PROBLEM -> Copy out all lines carrying the word "lifts".

Structured object records:
╭──
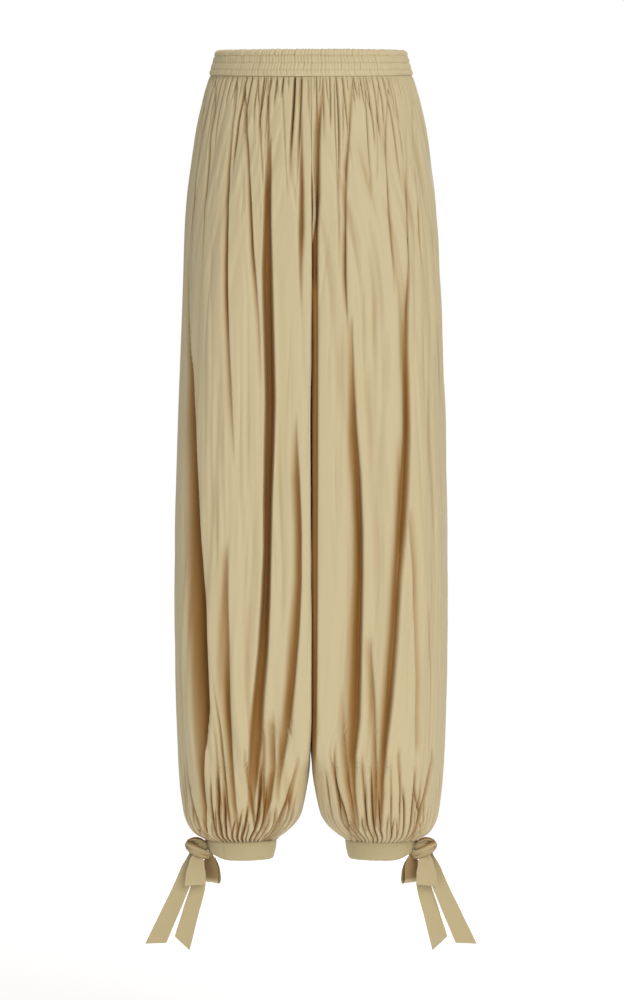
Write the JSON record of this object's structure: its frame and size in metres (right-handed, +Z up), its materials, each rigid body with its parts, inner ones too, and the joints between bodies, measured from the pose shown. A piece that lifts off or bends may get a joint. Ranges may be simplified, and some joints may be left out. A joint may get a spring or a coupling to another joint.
{
  "type": "bloomer trousers",
  "caption": "Long gathered bloomer trousers with a shirred elastic waistband and ankle cuffs that close with tied bows, hollow as worn.",
  "frame": {"origin": "centre of the waist, half way up the waistband", "axes": "+Z up, -Y to the front, +X to the garment's own left leg"},
  "size_m": [0.4364, 0.2655, 1.196],
  "materials": {
    "cloth": "satin",
    "waistband": "matte",
    "cuff": "matte",
    "tie": "satin"
  },
  "bodies": {
    "root": {"waistband": "waistband", "front_left": "cloth", "back_left": "cloth", "cuff_left": "cuff", "knot_left": "tie", "loop_front_left": "tie", "loop_back_left": "tie", "tail_outer_left": "tie", "tail_inner_left": "tie", "front_right": "cloth", "back_right": "cloth", "cuff_right": "cuff", "knot_right": "tie", "loop_front_right": "tie", "loop_back_right": "tie", "tail_outer_right": "tie", "tail_inner_right": "tie"}
  },
  "joints": []
}
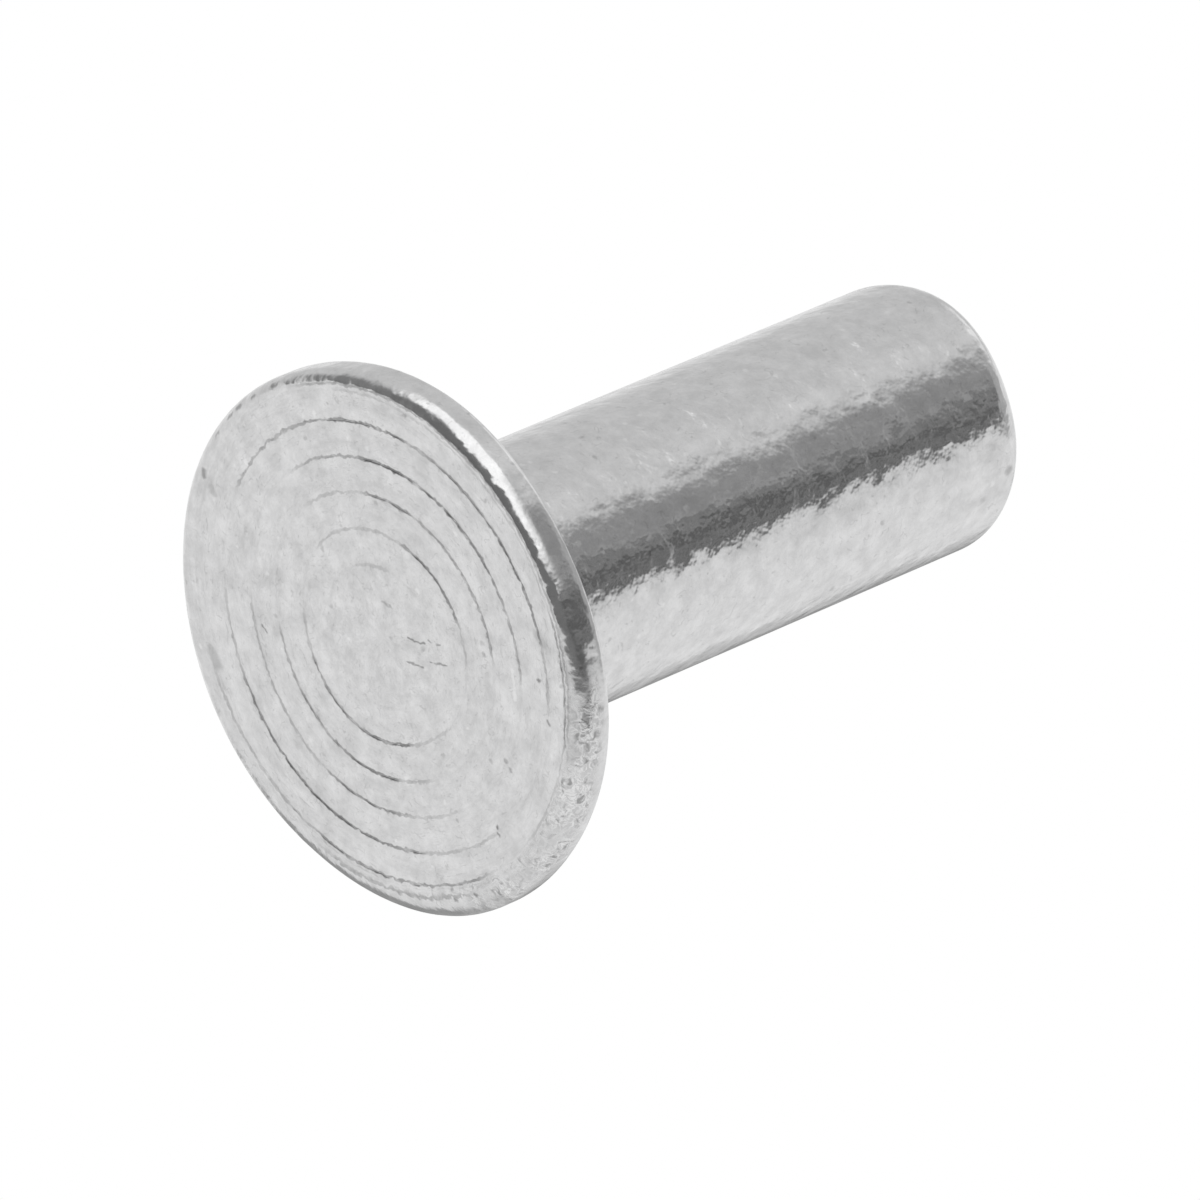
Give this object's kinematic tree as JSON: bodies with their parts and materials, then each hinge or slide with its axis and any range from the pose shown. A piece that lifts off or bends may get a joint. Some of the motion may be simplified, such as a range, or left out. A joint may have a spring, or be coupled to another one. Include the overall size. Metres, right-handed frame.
{
  "type": "hollow rivet",
  "caption": "Hollow rivet with a wide thin flat head, a straight shank and a blind bore that opens at the tail, for clinching linings, straps and sheet.",
  "frame": {"origin": "centre of the tail end, which the rivet stands on", "axes": "+Z along the rivet's axis from the open tail to the head"},
  "size_m": [0.012, 0.012, 0.0168],
  "materials": {
    "aluminium": "cold-headed bare metal, softly frosted, with ring marks on the face"
  },
  "bodies": {
    "root": {"rivet": "aluminium"}
  },
  "joints": []
}
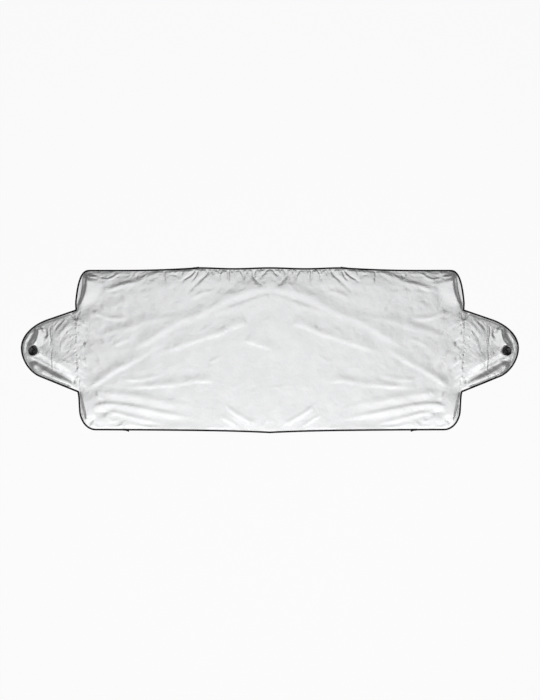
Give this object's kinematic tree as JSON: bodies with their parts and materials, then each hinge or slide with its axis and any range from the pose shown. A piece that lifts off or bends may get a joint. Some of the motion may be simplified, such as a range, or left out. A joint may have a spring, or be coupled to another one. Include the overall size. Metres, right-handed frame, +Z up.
╰──
THE REPLY ->
Write the JSON record of this object's structure: its frame and size in metres (right-handed, +Z up), its materials, each rigid body with its parts, inner ones too, and the joints between bodies, measured from the pose shown. A piece that lifts off or bends may get a joint. Ranges may be simplified, and some joints may be left out. A joint may get a spring or a coupling to another joint.
Give this object's kinematic tree as JSON: bodies with their parts and materials, then each hinge or slide with its axis and any range from the pose shown. A piece that lifts off or bends may get a joint. Some of the motion may be simplified, such as a range, or left out. A joint may have a spring, or be coupled to another one. Include the overall size. Metres, right-handed frame.
Give this object's kinematic tree as JSON: bodies with their parts and materials, then each hinge or slide with its axis and any range from the pose shown. A piece that lifts off or bends may get a joint. Some of the motion may be simplified, such as a range, or left out. A joint may have a spring, or be coupled to another one. Include the overall size. Metres, right-handed frame, +Z up.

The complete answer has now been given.